Marius Paun | London, UK | Senior dealer | Wednesday, 6th November 2019
If someone would be interested in gauging how cheap or expensive the price of silver is right now, probably the simplest method is to look at gold to silver ratio. The ratio measures how many ounces of silver it takes to buy an ounce of gold. If it is 100 it means gold is 100 times the price of silver. As such if the ratio is high then silver is rather cheap on a relative basis and possibly a trade to sell gold and buy silver could be considered. If the ratio is low, then gold might be considered cheap and the opposite trade might make sense.
Why is the gold to silver ratio important and closely followed? Simply put because of history. Both metals have been in use for thousands of years, so they really stood the test of time, giving us plenty of data to consider their relative value.
As it happens, geologists seem to agree that there is around 15-17 times more silver in the Earth’s crust than gold which means gold is therefore 15-17 times rarer.
So theoretically, the so-called natural ratio between the two is around that level and to mirror that, gold should be 15-17 times the price of silver. And history provides us with some clues. In ancient times, when both metals were used as currency, the ratio between them was fixed officially by royal decree.
For example, in Greece, the ratio stood at 13 ounces of silver to gold and in Rome the fix was 12 to one. In the USA which had a bi-metallic standard until 1875, the ratio stood at 15. Nevertheless, moving into the 20th century, gold and silver both have been abandoned as currency and we saw that ratio moving a lot higher. In April 2011 when silver reached $50 an ounce, the ratio went to 30 but that low mark by recent standards was rare and short-lived during the last century.
Today it stands at around 85. By historical standards, the ratio is now extremely high.
For all its potential as a great investment, its qualities of being both an industrial metal and a precious metal, the truth is that since it has lost its monetary status silver has never delivered. One day probably it will go back but hey ‘markets can stay irrational (from that point of view) longer that one would stay solvent’ goes the saying so caution should also be applied. So for those who think reversing to the mean might one day happen, the ancient ratio and /or the natural ratio of 15-17 is a good reference point.
One significant use for the gold to silver ratio is the credit markets. When the ratio is rising i.e gold is outperforming silver, it can be a possible indication of credit stress associated with tightening. In that case, silver drops quicker than gold. Conversely, when the ratio is falling and so silver is the outperformer it is likely that we are in an inflationary period with credit actually expanding. That’s because of silver’s industrial metal qualities and the fact that it tends to outpace gold on the way up.
Physical silver has always remained a reliable store of value, despite no longer being a medium of exchange. A similar story applies to gold. As we mentioned before silver is cheap on a relative basis and is more practical for every day small purchases. CPM Group, the commodity research company, points out that silver inventories have collapsed, dropping over 70% since the 1960s. They also add that most the governments no longer hold stockpiles of silver and officially only US, India and Mexico warehouse silver.

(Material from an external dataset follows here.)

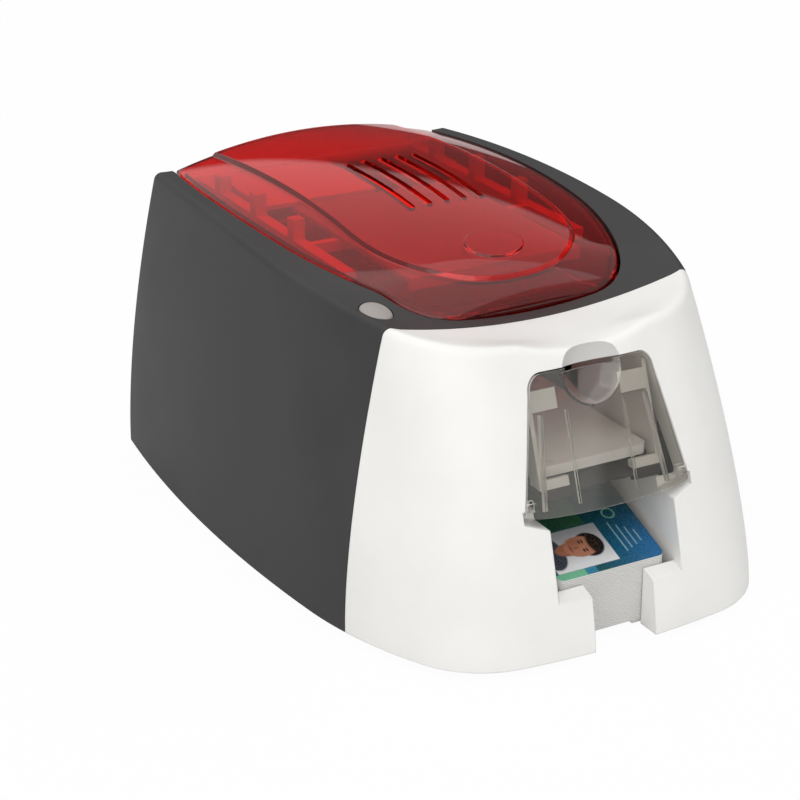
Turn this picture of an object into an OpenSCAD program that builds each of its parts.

Global silver supply has peaked at around 1000 million ounces in 2014-2015. By and large silver is a by-product from gold, copper and zinc operations. So with commodities entering a downturn, miners were forced to cut costs. As a result, exploration and development of new silver mines were reduced dramatically.
At the same time, demand is growing. Believe it or not, silver is used in almost every major industry due to its conductivity: electronics, medical applications, renewables. The demand is split between industrial uses (about 55%), jewellery (35%) and investments in the form of coins and bars (10%). China may be slowing down due to its trade dispute with the US but the total silver demand in China has increased over 5 times since 2000!!! So, fundamentals for silver are rather encouraging.

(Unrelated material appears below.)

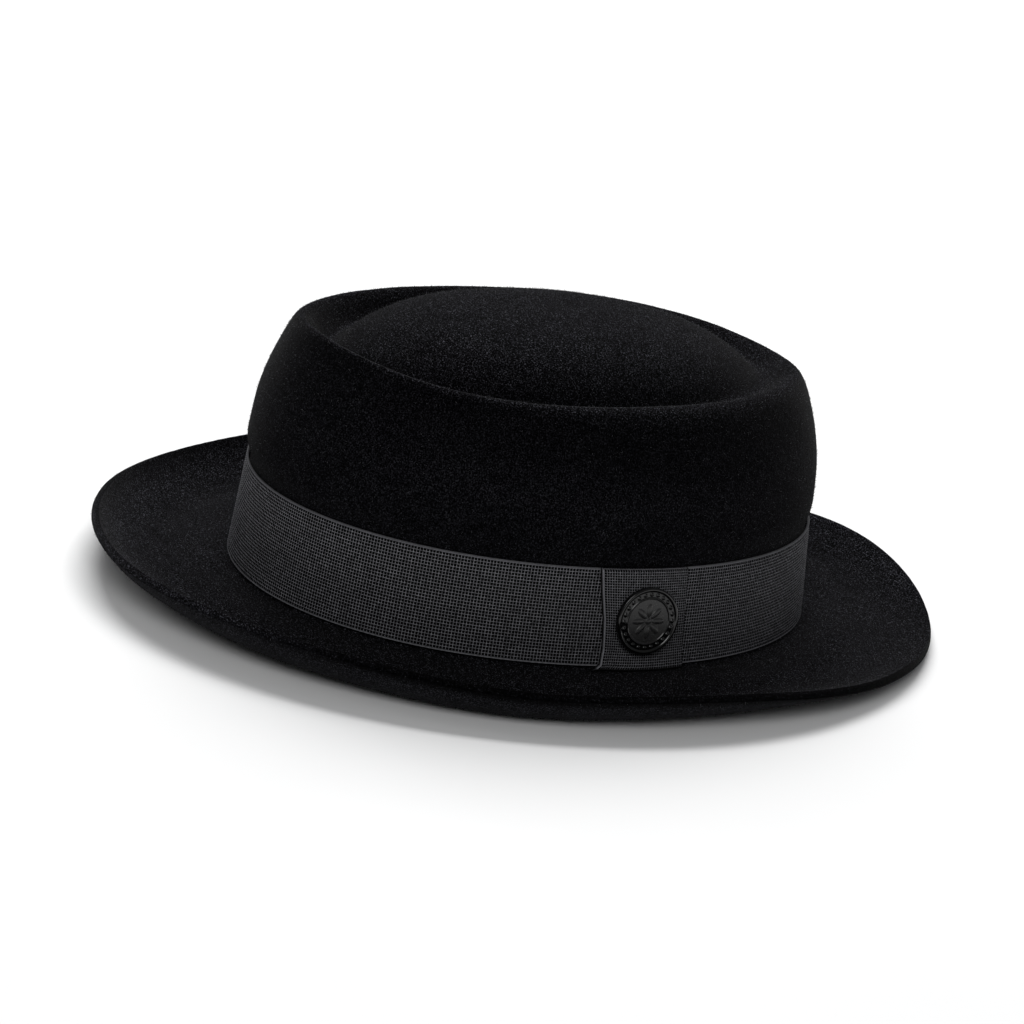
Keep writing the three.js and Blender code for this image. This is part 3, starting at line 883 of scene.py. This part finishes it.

Let’s look at the technicals…
The long-term trend is clearly down. However, silver has been moving sideways for the past 6 years, largely within $14.00 – $22.00 range.
On a 10-year chart, silver touched a low of $12.4 in July 2009. It then rose incredibly fast reaching a high of $49.78 in April 2011. Since then it collapsed almost as fast, retesting the lows within the next 24 months or so.
We can see the short-term moving averages (9 MA) crossed above the longer-term ones (21 MA) and both beginnings to point upwards now. So, the short term is bullish with a low of $13.9 touched in November 2018. But the medium-term trend is sideways so that tends to make the moving averages less reliable. They fare better in trending markets.
On the way down, support just below $17.00 mark is the next target for the bears. It will be followed by $15.70 and $14.00 which has been retested unsuccessfully a few times in 2015 as well as November last year.
On the way up, bulls will look to break above $18.50 which acted as good resistance numerous times going back to 2009. It could be followed by $19.50 but ultimately a breach above $21.10, the high of July 2016 will shift the medium-term trend to bullish. That also matches the 23.6 Fibonacci retracements.